The CDC's report listed 21 states in which the infectious disease was reported from January through July 14. Louisiana's cases involved unvaccinated persons who traveled or lived outside the U.S., said Dr. Frank Welch, the immunizations director for the state Department of Health. The cases were unrelated.
"Measles is not endemic in the U.S. anymore," Welch said. "This is not a measles 'breakout,'" meaning a disease that can be transmitted rapidly from person to person.
The U.S. has been "measles-free for 20 years," he said. "The MMR vaccine (measles, mumps, rubella) is very effective." Measles is still common in other parts of the world people traveling abroad should be current on their vaccinations, the CDC says.

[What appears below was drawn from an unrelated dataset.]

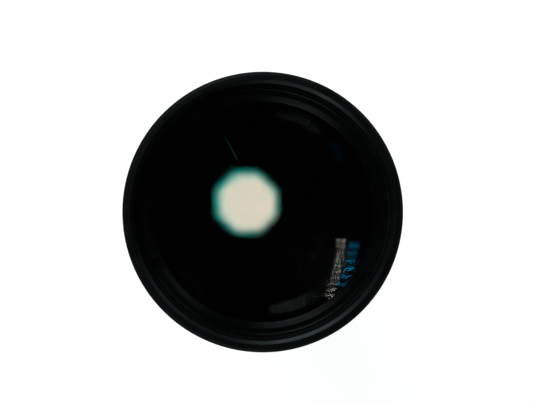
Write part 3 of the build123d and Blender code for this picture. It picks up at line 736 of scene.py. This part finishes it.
def lint_material():
    """A blue-green textile fibre."""
    material, tree, main = surface("lint", Roughness=0.7, Specular_IOR_Level=0.2)
    grained = group(tree, GRAIN, Grain=0.0003)
    base = blend(tree, grained.outputs["Height"], (0.03, 0.16, 0.19, 1), (0.09, 0.35, 0.40, 1))
    tree.links.new(base, main.inputs["Base Color"])
    return material


LINT_STEPS, LINT_LIFT = 16, 0.03
along = [k / LINT_STEPS for k in range(LINT_STEPS + 1)]
path = [(-8.45 + 2.92 * t + 0.12 * sin(pi * t), 16.55 - 5.19 * t) for t in along]
levels = [GLASS_TOP - cap_height(GLASS_CURVE, sqrt(x * x + y * y)) + LINT_LIFT for x, y in path]
fibre = bpy.data.meshes.new("lint_fibre")
fibre.from_pydata([(x * MM, y * MM, z * MM) for (x, y), z in zip(path, levels)],
                  [(k, k + 1) for k in range(LINT_STEPS)], [])
put("lint_fibre", fibre, "lens_body", trees=[(lint_tree(), {
    "Thickness": 0.06 * MM, "Material": lint_material()})])


# Front retaining ring: a stepped ring screwed down on the front glass, blackened and darkened
# with painted shade of its recess, with a conical land towards the glass and two spanner notches.
def notches_tree():
    """Square spanner notches, spread evenly round the axis."""
    tree, size = shape_tree("spanner_notches", "First Angle", "Inner Radius", "Outer Radius", "Width",
                            "Floor", whole=["Count"])
    tool_height = 0.004
    across = maths(tree, "SUBTRACT", size["Outer Radius"], size["Inner Radius"])
    sides = add(tree, "ShaderNodeCombineXYZ", across, size["Width"], tool_height)
    tool = add(tree, "GeometryNodeMeshCube", sides)
    middle = maths(tree, "MULTIPLY", maths(tree, "ADD", size["Outer Radius"], size["Inner Radius"]), 0.5)
    place = add(tree, "ShaderNodeCombineXYZ", middle, 0, maths(tree, "ADD", size["Floor"], tool_height / 2))
    cut_away(tree, size, ring_of(tree, size, add(tree, "GeometryNodeTransform", tool, Translation=place)))
    return tree


# The ring's black is darker than the barrel's anodise: partly its own blackened finish, partly painted shade
# of the recessed mouth that it sits in.
RING_BLACK_AND_SHADE = metal_finish("ring_black", dark=(0.0005, 0.0007, 0.0008), light=(0.0010, 0.0013, 0.0015),
                          rough=0.38, specular=0.10, grain=0.00018, bump=0.000003)
ring = turned("glass_ring", [
    (26.95, 108.002), (26.95, 105.517), (25.6, 105.517), (25.6, 105.577), (23.85, 105.852), (25.1, 107.202),
    (26.15, 107.202), (26.15, 107.652), (26.5, 108.002)], ease=0.04, fade=0.1, segments=320)
put("glass_ring", ring, "lens_body", ["front_retaining_ring"], [(notches_tree(), {
    "Count": 2, "First Angle": radians(206.6), "Inner Radius": 23.8 * MM, "Outer Radius": 26.5 * MM,
    "Width": 2.4 * MM, "Floor": 106.202 * MM, "Material": RING_BLACK_AND_SHADE})])


# Floor, world, lamps and camera. The floor is white where it is looked at or seen through
# the glass, and the world where it is looked at. Otherwise they are a floor in a dim studio,
# where the floor also glows round the lens: a painted pool of light that fades with distance.
def white_where_seen(tree, white, other, *rays):
    """One shader for the camera's rays and the other kinds named, and another for the rest."""
    path = tree.nodes.new("ShaderNodeLightPath").outputs
    seen = path["Is Camera Ray"]
    for ray in rays:
        seen = maths(tree, "MAXIMUM", seen, path[ray])
    return add(tree, "ShaderNodeMixShader", seen, other, white)


FLOOR_Z, FLOOR_HALF = -0.00402, 3
floor_material = bpy.data.materials.new("floor")
tree = empty_tree(floor_material)
place = tree.nodes.new("ShaderNodeTexCoord").outputs["Object"]
distance = add(tree, "ShaderNodeVectorMath", place, props={"operation": "LENGTH"}).outputs["Value"]
# Painted pool of light: near the lens the floor glows for all rays but the camera's and the glass's, fading
# out with distance, so it lights the lens from below and shows in its metal.
pool_falloff = add(tree, "ShaderNodeMapRange", distance, 0.18, 0.45, 0.75, 0.01)
painted_floor_glow = add(tree, "ShaderNodeEmission", (0.90, 1, 1, 1), pool_falloff)
dim_floor_and_glow = add(tree, "ShaderNodeAddShader", painted_floor_glow, add(tree, "ShaderNodeBsdfDiffuse", (0.15, 0.15, 0.15, 1)))
shade = add(tree, "ShaderNodeBsdfDiffuse", (0.40, 0.40, 0.40, 1))
glow = add(tree, "ShaderNodeEmission", (1, 1, 1, 1), 0.93)
add(tree, "ShaderNodeOutputMaterial", white_where_seen(
    tree, add(tree, "ShaderNodeAddShader", shade, glow), dim_floor_and_glow, "Is Transmission Ray"))
SQUARE = ((-1, -1), (1, -1), (1, 1), (-1, 1))
sheet = bpy.data.meshes.new("floor")
sheet.from_pydata([(x * FLOOR_HALF, y * FLOOR_HALF, FLOOR_Z) for x, y in SQUARE], [], [(0, 1, 2, 3)])
sheet.materials.append(floor_material)
floor = bpy.data.objects.new("floor", sheet)
bpy.context.scene.collection.objects.link(floor)

world = bpy.data.worlds.new("studio")
bpy.context.scene.world = world
tree = empty_tree(world)
towards = tree.nodes.new("ShaderNodeTexCoord").outputs["Generated"]
height = add(tree, "ShaderNodeSeparateXYZ", towards).outputs["Z"]
level = add(tree, "ShaderNodeMapRange", height, 0.02, 0.5, 0.06, 0.004)
dim = add(tree, "ShaderNodeBackground", (0.92, 1.0, 1.0, 1), level)
white = add(tree, "ShaderNodeBackground", (1, 1, 1, 1), 1.0)
add(tree, "ShaderNodeOutputWorld", white_where_seen(tree, white, dim))


LAMP_DISTANCE = 1.1
LAMP_AIM = Vector((0, 0, 0.09))


def soft_lamp(name, azimuth, elevation, width, height, power, colour):
    """A rectangular lamp that looks at the lens, a little under its front glass."""
    data = bpy.data.lights.new(name, "AREA")
    data.shape, data.size, data.size_y, data.energy, data.color = "RECTANGLE", width, height, power, colour
    lamp = bpy.data.objects.new(name, data)
    a, e = radians(azimuth), radians(elevation)
    away = Vector((cos(a) * cos(e), sin(a) * cos(e), sin(e)))
    lamp.location = LAMP_AIM + away * LAMP_DISTANCE
    lamp.rotation_mode = "QUATERNION"
    lamp.rotation_quaternion = away.to_track_quat("Z", "Y")
    lamp.visible_camera = False
    bpy.context.scene.collection.objects.link(lamp)


COOL, PALE_COOL = (0.80, 1.0, 1.0), (0.84, 1.0, 1.0)
soft_lamp("window_side", azimuth=108, elevation=28, width=0.5, height=0.3, power=3.9, colour=COOL)
soft_lamp("left_side", azimuth=248, elevation=26, width=0.5, height=0.3, power=2.2, colour=COOL)
soft_lamp("right_side", azimuth=42, elevation=24, width=0.4, height=0.3, power=0.9, colour=COOL)
soft_lamp("overhead", azimuth=140, elevation=59, width=0.4, height=0.25, power=2.0, colour=PALE_COOL)
CEILING = 1.3


def threes(rows, gap, middle):
    """Places of lamps in rows of three. Middle gives the place of a row's middle lamp from its number."""
    return [(middle(k)[0] + gap * n, middle(k)[1]) for k in range(rows) for n in (-1, 0, 1)]


def lamp_row(name, places, width, depth, colour, strength):
    """Small flat lamps side by side under the ceiling, which show only as reflections in the glass."""
    mesh = bpy.data.meshes.new(name)
    corners = [(x + dx * width / 2, y + dy * depth / 2, CEILING) for x, y in places
               for dx, dy in ((-1, -1), (-1, 1), (1, 1), (1, -1))]
    mesh.from_pydata(corners, [], [tuple(range(4 * k, 4 * k + 4)) for k in range(len(places))])
    mesh.materials.append(surface(name, "ShaderNodeEmission", Color=(*colour, 1), Strength=strength)[0])
    row = bpy.data.objects.new(name, mesh)
    row.visible_camera = False
    bpy.context.scene.collection.objects.link(row)


lamp_row("white_lamps", threes(10, 0.013, lambda k: (0.352 - 0.0005 * k * (k + 1), -0.131 - 0.0275 * k)),
         width=0.0090, depth=0.0085, colour=(1.0, 0.95, 0.84), strength=9)
lamp_row("blue_lamps", threes(6, 0.014, lambda k: (0.410 - 0.0018 * k * k, -0.154 - 0.0345 * k)),
         width=0.0095, depth=0.0095, colour=(0.0, 0.50, 1.0), strength=8)
lamp_row("far_lamps", threes(3, 0.0145, lambda k: (0.349 - 0.007 * k, 0.231 + 0.028 * k)),
         width=0.0105, depth=0.009, colour=(0.0, 0.45, 1.0), strength=0.5)

AIM = Vector((0.001, 0.00236, 0.112))
SENSOR_MM, VIEW_DISTANCE, VIEW_WIDTH = 36, 0.440, 0.1141
camera = bpy.data.objects.new("camera", bpy.data.cameras.new("camera"))
bpy.context.scene.collection.objects.link(camera)
camera.location = (-0.0034, 0.002, 0.552)
back = (camera.location - AIM).normalized()
right = Vector((0, 1, 0)).cross(back).normalized()
camera.rotation_mode = "QUATERNION"
camera.rotation_quaternion = Matrix((right, back.cross(right), back)).transposed().to_quaternion()
camera.data.lens = SENSOR_MM * VIEW_DISTANCE / VIEW_WIDTH
camera.data.clip_start, camera.data.clip_end = 0.01, 20
bpy.context.scene.camera = camera
bpy.context.scene.view_settings.view_transform = "Standard"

Measles is an extremely contagious viral illness with an incubation period of about 7 to 14 days. Symptoms include a high fever, a cough, runny nose and rash. The worst cases can lead to hospitalization or death.
In the CDC report, Louisiana had measles cases this year along with Arkansas, California, Connecticut, Florida, Illinois, Indiana, Kansas, Maryland, Michigan, Missouri, Nevada, New Jersey, New York, North Carolina, Oklahoma, Oregon, Pennsylvania, Tennessee, Texas and Washington. The District of Columbia was also on the list.

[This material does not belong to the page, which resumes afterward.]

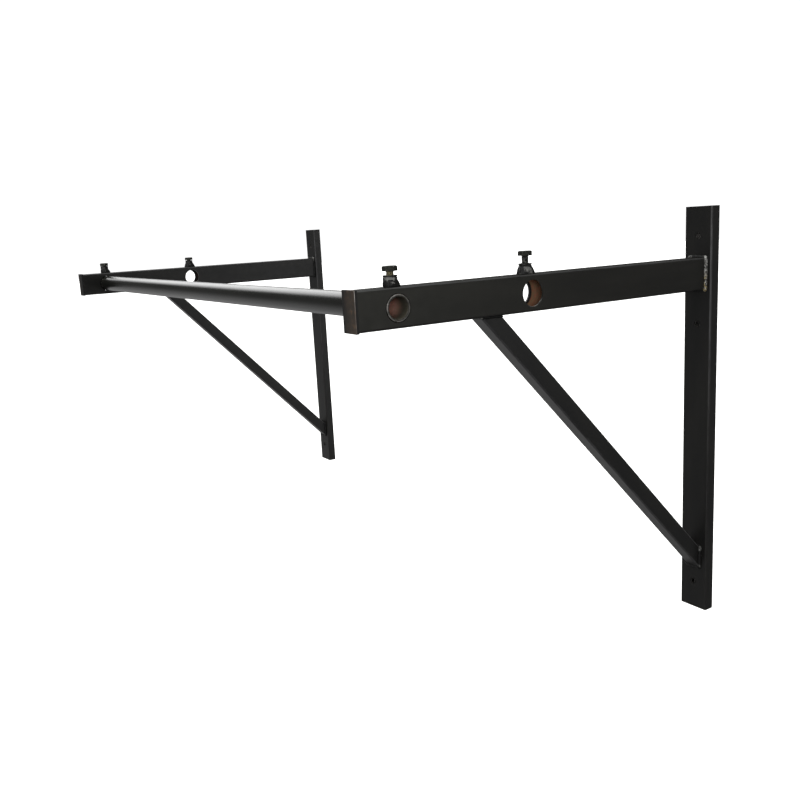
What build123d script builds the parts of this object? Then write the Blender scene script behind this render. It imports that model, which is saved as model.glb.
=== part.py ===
from build123d import *
import os

# Wall-mounted pull up bar. Two welded brackets are bolted to a wall, and a steel pipe passes through a round
# seat in each arm. Every arm has a front seat, which holds the pipe, and a spare rear seat nearer the wall.
# A hexagon-headed clamp screw, in a nut welded over each seat, holds the pipe.
#
# Frame: X runs along the bar, with the right bracket at +X as seen facing the wall. The wall is the plane
# y = 0, and the room is at -Y. Z is up. The origin is the centre of the four outer wall-bolt holes, on the
# wall plane. All sizes are millimetres.

# Bracket layout
bracket_spacing = 1300.0  # between the middle planes of the two brackets
upright_height = 660.0
arm_reach = 650.0  # from the wall to the front of the arm's end cap
arm_centre_height = 557.0  # above the upright's foot
brace_foot_height = 90.0  # centre of the brace on the upright, above the foot
brace_top_reach = 445.0  # centre of the brace on the arm, from the wall

# Upright tube and its wall-bolt holes
upright_width = 50.0
upright_depth = 20.0
upright_wall = 2.0
upright_corner = 3.0
lower_hole_height = 45.0  # above the upright's foot
middle_hole_height = 478.0
upper_hole_height = 615.0
wall_bolt_hole = 10.0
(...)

There was a total of 107 measles cases in the U.S., the CDC said. "The majority of people who got measles were unvaccinated," the agency said.

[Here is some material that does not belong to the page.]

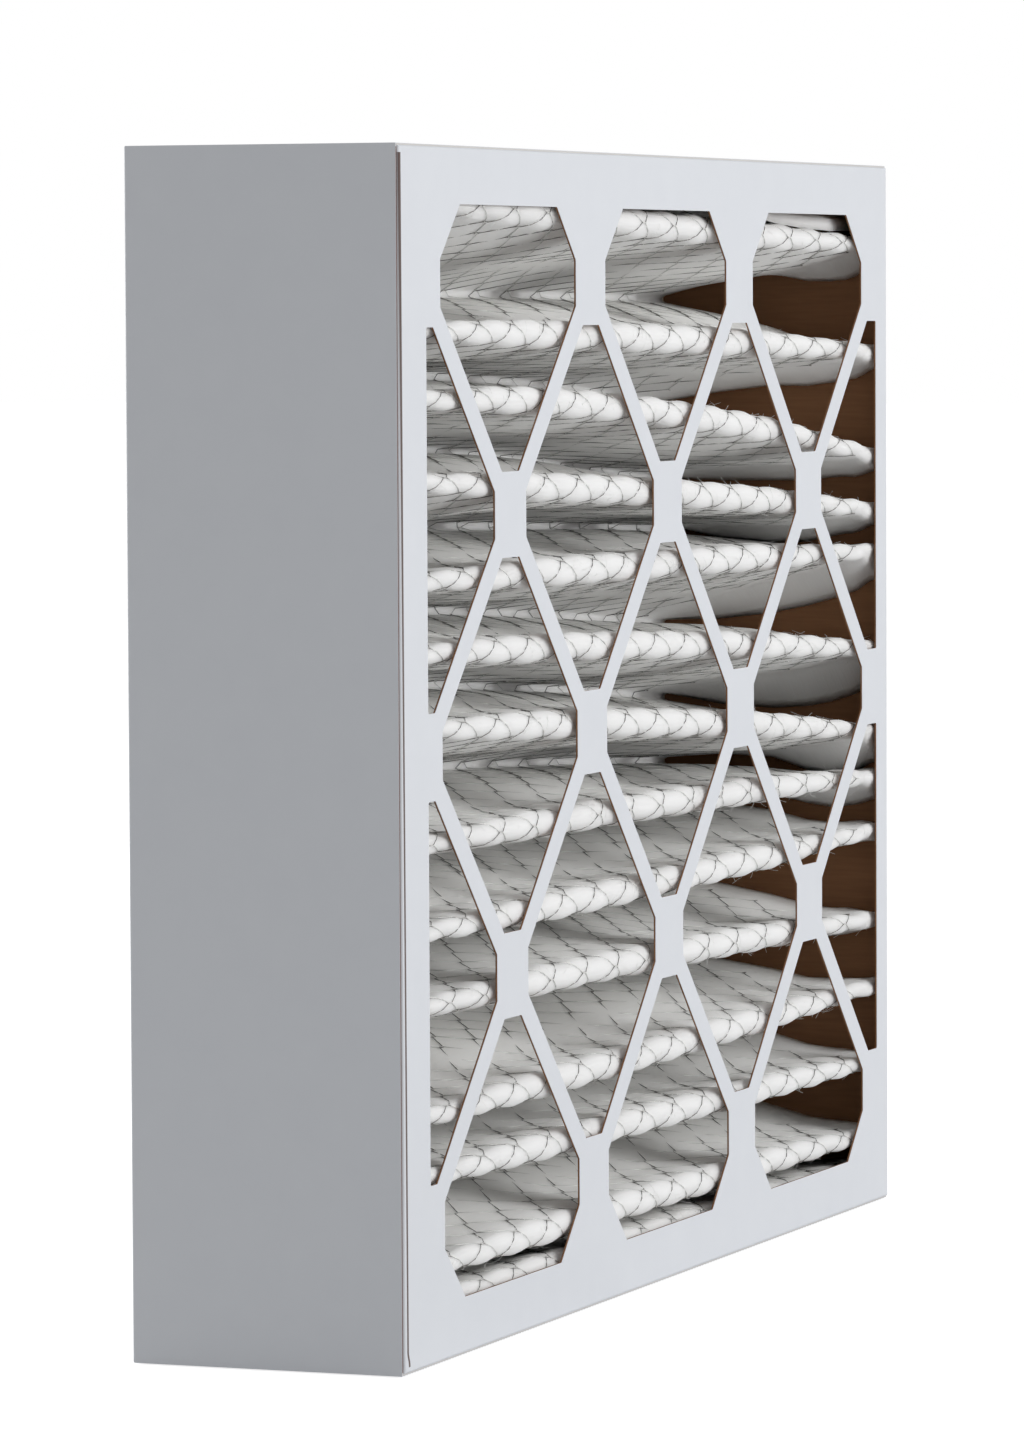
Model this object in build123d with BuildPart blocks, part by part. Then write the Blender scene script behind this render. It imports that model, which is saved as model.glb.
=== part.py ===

The first of the two measles cases reported by the state Department of Health came in April when a man unvaccinated against measles traveled from London to New Orleans for a single event, Wrestlemania, and came down with the disease, Welch said. The man, an otherwise healthy adult, was treated in a New Orleans hospital for four days.
"We followed up on 200 contacts" from the traveler's visit, none of whom became ill, Welch said.
The second incident in Louisiana this year was reported in May and involved a school-age child who had not received the MMR vacination and had traveled with their family to a country where measles is endemic, Welch said. The child was treated for several days in a hospital while on a break from school.
The state Department of Health followed up on more than 45 people who had been in contact with the child and none became ill, Welch said.
People are considered immune to measles once they have had the disease, but Welch said medical staff advised the parents to still have their child vaccinated, for protection against mumps and rubella.
The last time that Louisiana saw an incident of measles was a single case in 2009, Welch said.
Louisiana state law requires that children receive two MMR vaccinations, one at a year to 15 months of age and the second one at age 4, before they start school. The law applies to children attending public, private or charter schools and those who are home-schooled, Welch said.
Some colleges and universities require a booster vaccination, he said.
The state law allows exemptions from a child's MMR vaccination for religious or philosophical reasons or for medical reasons, Welch said. Some children are allergic to some of the vaccine's components.
But, Welch said, almost all children in Louisiana receive the MMR vaccination before they enter school for the first time.
"We do not have a high exemption rate. In Louisiana, it's less than 1 percent," he said. "People in Louisiana take this very seriously."